The protocol would be simple:

  • Client-to-server “player_request” message requests player data for a new connection.
  • Server-to-client “player” message gives said data to the requesting client.
  • Client-to-server “light_clicked” message tells the server when a light was clicked.
  • Server-to-client “sync” message broadcasts game state.

There is a consideration in the design of the game as to what counts as clicking first. I decided to award the point to the player whose message reached the server first, rather than tracking local time and comparing on the server. Comparing local click times would mean having a grace period to allow for latency, and I feel it would be a worse experience overall. This can be changed easily down the line.

The Node

I threw together the server in Node/Bun, and it worked great! Low latency, it felt instant to click on a light and have the response animation. However, I want to put the project on my website, and running the server constantly would be difficult to maintain, take up unnecessary resources, and be a potential attack vector for my development server. So how do I host it?
Here I looked to AWS, and I saw two options:

1: EC2 instance I could spin up a virtual server on an incoming websocket request, and run the node server as long as there are players connected to the websocket. This would mean no change to my code, and I’d only pay for the time the instance is running.

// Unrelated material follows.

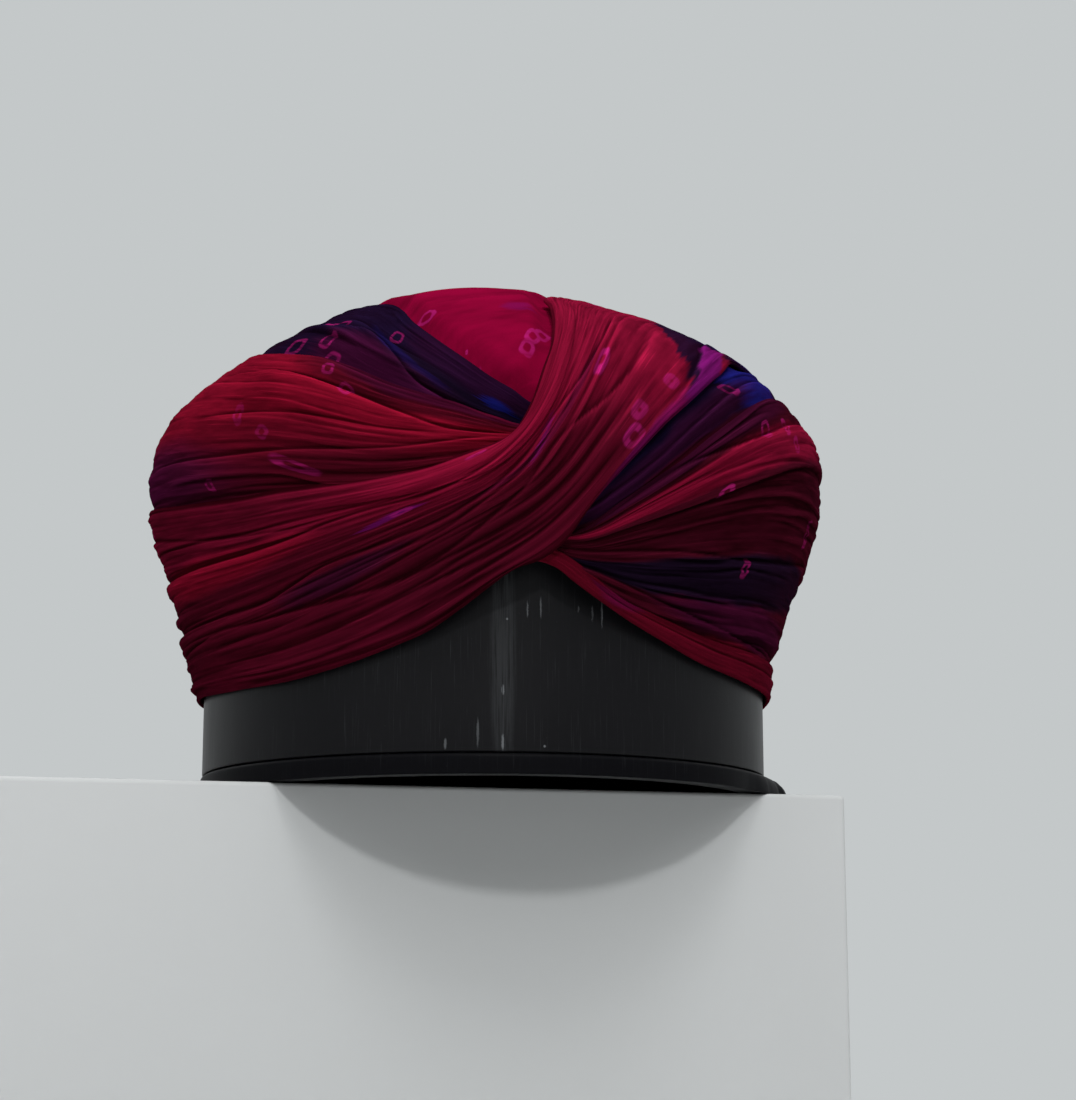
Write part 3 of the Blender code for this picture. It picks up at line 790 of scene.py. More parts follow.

2: Lambda functions Lambda functions would give a faster initial response time with the spinning up / shutting down being built in. The downside is there is no guarantee of continuous memory – I would have to get/set all local data to a database, potentially increasing response times.

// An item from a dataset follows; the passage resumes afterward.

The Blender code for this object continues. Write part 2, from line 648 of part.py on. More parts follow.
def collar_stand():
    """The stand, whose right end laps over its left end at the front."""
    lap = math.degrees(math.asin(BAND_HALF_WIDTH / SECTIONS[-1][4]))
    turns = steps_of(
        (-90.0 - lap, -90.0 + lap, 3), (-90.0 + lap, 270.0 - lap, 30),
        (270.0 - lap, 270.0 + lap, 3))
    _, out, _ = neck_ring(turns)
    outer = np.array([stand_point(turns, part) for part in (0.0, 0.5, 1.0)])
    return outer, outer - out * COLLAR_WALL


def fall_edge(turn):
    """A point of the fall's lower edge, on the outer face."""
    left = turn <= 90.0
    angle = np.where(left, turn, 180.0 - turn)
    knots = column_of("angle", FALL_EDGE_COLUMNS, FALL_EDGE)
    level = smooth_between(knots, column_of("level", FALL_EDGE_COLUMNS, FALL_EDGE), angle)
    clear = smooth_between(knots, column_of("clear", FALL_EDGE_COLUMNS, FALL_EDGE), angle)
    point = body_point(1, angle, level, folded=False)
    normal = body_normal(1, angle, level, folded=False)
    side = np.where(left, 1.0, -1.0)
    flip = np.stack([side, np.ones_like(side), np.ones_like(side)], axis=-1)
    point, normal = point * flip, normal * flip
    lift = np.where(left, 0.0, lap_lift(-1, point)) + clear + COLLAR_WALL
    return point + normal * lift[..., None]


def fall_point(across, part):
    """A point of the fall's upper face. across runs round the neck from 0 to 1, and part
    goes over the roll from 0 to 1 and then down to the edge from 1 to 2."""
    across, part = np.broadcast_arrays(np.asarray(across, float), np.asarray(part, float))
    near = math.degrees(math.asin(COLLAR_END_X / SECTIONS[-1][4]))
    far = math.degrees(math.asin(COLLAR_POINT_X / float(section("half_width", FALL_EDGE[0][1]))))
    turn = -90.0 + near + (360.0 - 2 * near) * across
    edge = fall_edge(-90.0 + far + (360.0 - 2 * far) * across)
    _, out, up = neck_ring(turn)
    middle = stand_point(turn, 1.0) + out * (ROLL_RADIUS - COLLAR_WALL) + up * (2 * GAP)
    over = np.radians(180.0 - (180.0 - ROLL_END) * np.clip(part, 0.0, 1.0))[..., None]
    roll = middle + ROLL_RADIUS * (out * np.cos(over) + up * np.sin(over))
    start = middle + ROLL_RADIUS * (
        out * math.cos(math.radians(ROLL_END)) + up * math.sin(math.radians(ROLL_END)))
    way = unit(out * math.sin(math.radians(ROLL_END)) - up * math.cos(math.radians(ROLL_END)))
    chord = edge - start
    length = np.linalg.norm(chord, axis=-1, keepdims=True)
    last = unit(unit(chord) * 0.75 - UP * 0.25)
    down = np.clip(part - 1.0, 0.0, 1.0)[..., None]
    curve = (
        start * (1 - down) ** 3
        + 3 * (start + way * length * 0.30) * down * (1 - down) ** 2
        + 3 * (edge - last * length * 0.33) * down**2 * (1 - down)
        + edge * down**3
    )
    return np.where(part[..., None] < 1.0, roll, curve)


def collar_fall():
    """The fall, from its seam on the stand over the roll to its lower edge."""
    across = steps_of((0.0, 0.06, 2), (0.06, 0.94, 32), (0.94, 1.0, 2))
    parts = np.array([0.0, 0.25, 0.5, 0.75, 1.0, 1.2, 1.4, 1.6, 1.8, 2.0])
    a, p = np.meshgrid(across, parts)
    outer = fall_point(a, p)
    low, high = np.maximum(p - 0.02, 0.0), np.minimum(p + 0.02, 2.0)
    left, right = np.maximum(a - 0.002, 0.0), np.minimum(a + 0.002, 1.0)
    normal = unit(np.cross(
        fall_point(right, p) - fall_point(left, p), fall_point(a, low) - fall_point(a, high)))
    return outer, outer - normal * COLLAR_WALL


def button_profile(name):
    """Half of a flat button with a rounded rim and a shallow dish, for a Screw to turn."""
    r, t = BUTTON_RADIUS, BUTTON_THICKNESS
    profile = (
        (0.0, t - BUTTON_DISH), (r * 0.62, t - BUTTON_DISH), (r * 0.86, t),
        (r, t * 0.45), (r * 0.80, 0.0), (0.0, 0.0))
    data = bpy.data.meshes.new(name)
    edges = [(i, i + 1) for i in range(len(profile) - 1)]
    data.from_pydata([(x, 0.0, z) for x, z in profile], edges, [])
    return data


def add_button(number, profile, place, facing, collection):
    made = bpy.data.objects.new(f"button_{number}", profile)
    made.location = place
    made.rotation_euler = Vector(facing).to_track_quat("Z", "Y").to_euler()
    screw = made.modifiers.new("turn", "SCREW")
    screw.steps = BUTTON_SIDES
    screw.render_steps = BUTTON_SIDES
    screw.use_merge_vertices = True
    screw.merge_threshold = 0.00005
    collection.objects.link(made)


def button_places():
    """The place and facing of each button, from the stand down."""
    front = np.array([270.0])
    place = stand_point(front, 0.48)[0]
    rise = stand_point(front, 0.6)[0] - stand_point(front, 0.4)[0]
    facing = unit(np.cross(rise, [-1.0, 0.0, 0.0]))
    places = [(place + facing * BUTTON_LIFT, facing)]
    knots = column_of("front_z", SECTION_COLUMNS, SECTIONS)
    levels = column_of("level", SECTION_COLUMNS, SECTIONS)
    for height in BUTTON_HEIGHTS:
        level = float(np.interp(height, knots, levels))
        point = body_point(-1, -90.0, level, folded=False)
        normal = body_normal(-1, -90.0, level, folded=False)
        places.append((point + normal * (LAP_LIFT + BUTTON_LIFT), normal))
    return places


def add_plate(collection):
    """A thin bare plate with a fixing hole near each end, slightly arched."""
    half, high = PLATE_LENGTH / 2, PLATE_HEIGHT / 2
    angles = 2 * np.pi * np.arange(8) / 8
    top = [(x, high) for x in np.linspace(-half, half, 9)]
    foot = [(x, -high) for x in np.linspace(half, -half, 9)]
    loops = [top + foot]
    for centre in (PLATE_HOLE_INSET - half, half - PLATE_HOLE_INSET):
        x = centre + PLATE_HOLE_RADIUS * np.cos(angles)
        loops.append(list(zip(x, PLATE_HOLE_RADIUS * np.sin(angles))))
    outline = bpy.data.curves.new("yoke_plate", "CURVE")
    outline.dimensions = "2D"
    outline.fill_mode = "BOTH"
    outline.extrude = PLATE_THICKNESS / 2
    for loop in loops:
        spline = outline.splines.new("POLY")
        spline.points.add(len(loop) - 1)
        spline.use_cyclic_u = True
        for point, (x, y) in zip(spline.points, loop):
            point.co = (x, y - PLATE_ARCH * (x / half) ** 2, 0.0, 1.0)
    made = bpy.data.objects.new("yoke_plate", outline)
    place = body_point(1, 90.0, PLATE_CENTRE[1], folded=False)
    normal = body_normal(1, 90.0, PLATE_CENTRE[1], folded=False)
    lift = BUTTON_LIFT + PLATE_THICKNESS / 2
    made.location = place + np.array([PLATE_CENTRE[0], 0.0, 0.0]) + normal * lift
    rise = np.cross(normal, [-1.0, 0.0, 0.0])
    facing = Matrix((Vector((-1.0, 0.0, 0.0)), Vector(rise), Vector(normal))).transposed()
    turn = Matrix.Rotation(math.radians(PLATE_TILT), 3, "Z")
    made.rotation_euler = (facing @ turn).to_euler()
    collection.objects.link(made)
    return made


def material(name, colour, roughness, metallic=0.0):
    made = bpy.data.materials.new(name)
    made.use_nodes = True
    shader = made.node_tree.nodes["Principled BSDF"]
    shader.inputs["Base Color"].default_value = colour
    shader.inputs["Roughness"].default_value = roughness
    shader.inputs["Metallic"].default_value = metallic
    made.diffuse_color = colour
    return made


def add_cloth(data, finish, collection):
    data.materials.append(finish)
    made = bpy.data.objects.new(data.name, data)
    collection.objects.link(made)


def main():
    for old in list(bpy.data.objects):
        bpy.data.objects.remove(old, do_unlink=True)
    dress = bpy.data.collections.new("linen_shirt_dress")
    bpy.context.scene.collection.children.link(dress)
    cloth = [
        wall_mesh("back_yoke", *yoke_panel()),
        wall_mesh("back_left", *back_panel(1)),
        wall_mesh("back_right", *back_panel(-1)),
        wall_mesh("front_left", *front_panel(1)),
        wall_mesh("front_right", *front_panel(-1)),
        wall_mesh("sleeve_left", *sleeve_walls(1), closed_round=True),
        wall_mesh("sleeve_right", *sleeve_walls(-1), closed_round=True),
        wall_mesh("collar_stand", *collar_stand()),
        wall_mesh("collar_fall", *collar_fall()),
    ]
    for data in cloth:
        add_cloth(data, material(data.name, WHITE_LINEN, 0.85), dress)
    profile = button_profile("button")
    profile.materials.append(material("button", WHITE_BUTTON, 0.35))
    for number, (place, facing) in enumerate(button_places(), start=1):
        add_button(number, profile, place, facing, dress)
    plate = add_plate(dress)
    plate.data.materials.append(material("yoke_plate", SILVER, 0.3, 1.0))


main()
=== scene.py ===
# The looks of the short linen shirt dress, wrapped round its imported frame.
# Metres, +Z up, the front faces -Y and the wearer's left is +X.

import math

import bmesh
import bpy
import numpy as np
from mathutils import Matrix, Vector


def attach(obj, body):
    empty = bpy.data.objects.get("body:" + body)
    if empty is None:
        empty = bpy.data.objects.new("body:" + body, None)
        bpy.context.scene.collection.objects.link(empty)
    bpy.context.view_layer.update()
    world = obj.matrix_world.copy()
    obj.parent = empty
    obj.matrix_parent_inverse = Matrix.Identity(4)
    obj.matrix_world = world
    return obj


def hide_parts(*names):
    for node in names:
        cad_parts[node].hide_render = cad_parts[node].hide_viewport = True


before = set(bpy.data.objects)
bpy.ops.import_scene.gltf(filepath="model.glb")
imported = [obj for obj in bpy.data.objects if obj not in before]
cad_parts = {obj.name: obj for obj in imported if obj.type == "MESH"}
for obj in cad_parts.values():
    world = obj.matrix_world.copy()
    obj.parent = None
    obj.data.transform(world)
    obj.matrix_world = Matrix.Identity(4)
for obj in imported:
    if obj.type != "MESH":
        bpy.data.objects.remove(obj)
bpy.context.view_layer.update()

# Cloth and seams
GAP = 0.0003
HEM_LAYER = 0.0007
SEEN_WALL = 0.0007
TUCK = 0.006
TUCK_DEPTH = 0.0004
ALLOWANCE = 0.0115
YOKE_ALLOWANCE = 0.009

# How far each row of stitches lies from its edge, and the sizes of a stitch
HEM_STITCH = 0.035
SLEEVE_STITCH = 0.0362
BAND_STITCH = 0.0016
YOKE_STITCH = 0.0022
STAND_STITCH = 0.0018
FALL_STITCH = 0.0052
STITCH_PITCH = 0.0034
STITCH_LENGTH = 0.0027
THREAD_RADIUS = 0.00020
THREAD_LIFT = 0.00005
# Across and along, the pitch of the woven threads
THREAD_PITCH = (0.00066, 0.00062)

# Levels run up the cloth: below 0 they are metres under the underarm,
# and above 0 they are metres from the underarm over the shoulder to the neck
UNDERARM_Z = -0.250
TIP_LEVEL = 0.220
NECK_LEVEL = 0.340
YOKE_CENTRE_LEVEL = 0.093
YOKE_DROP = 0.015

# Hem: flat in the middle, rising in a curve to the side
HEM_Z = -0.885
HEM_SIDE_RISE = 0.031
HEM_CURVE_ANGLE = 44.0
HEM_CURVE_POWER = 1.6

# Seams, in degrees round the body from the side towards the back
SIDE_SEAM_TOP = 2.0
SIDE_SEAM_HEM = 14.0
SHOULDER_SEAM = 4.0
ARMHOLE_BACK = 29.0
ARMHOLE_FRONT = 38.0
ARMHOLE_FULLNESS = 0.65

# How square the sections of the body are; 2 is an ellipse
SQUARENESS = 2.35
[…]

I decided to try for Lambda functions first.

The Lambda

To set up a websocket API with Lambda controlling responses, I made an API Gateway websocket and pointed all communications through a single Lambda function. Since most operations would use the same basic functions, I felt like having the $connect, $message, and $disconnect all go to one Lambda function was best. Then, I refactored my node server into its basic components and implemented setting/getting from dynamodb instead of local state. I kept running into permission issues with the Lambda, and I had to keep expanding the permissions it was allowed. This made sense, but I would have benefitted from some system that would tell me what permissions an API call would need when I implement it.
After the permission issues were sorted, and after much fix-and-redeploy debugging, it was finally functional! It received connections, created players on player requests, could broadcast by grabbing all connections from the DB, and handled light_click requests and syncs.
However, it was not optimal. The amount of delay was highly variable, which was unacceptable for a reaction-time based game. I measured between 600-3000ms between light_click and sync messages. Absolutely awful!
Going over my code once more I fixed several issues that would cause a higher delay, but it didn’t fix the underlying issue. At this point I assumed that Lambdas were unreliable when it came to response time.

The EC2 Instance

Since I couldn’t fix the Lambda’s response time (yet), I decided to try the other option.
Moving to EC2, I decided to use the absolute cheapest instance possible, t4g.nano. Setting up an instance and putting the original node server on, it didn’t work! This would be because my client is connecting to the webpage via HTTPS, so the websocket would need to be through WSS, requiring a certificate. I couldn’t just upload the certificate because I host my certificate on AWS and they don’t allow exporting. This meant I needed some AWS network layer configured with my certificate in front of the EC2 instance, and that made things more complicated.
I set up an Application Load Balancer to accept HTTPS requests and assigned it my *.c2k.codes cert. Then, I set the target to a new group with my instance in it. Finally, I created a subdomain to point towards the ALB so it could use the certificate.
Network flow diagram After all this, and a frustrating security/permissions issue (ALB was not initially configured to accept outside traffic) it finally worked! And it was markedly faster than the Lambda. I’d just need to figure out how to enable/disable the EC2 instance depending on incoming traffic.
I realized that I’d need to change the client code quite a bit to enable the system I was designing, and it was going to complicate things. Before I did this, I would revisit Lambdas one last time to see if I missed anything.

Back to the Lambda

I received an anonymous tip that Lambda response time for the websocket use-case can be drastically improved by allocating a bit more memory. Increasing from 128 MB to 512 MB provided immediate results: rather than the 600-3000ms we were seeing before, it was a consistent 120-160ms response time! Apparently, when you allocate more memory to your Lambda, AWS automatically allocates more CPU to match. This speedup alone was enough to make the game function as intended.
This immediately solved the problem! Being cheaper and faster to cold-start than EC2 instances, the Lambda solution won out.
You can try the game here.

Personal Takeaways

I learned about the basics of Lambda functions, and some intricacies of Application Load Balancers. I also discovered many permissions-based pitfalls and learned to start looking for permission issues first when things don’t work. Finally, I learned the absolute basics of working with DynamoDB. I’d like to do more with it and become more competent creating these types of systems.
During the development, deployment, and troubleshooting of this system, I was met with lots of strange and opaque issues. I’m grateful for the troubleshooting I had to do, as it expanded my horizons greatly for what is possible and how these systems work. The proper utilization of AI is a hot topic right now and I’m happy with my current approach. Generative AI can help a lot during development, especially with knowledge acquisition, but sometimes leaning on it too much can detract from learning experiences like this one.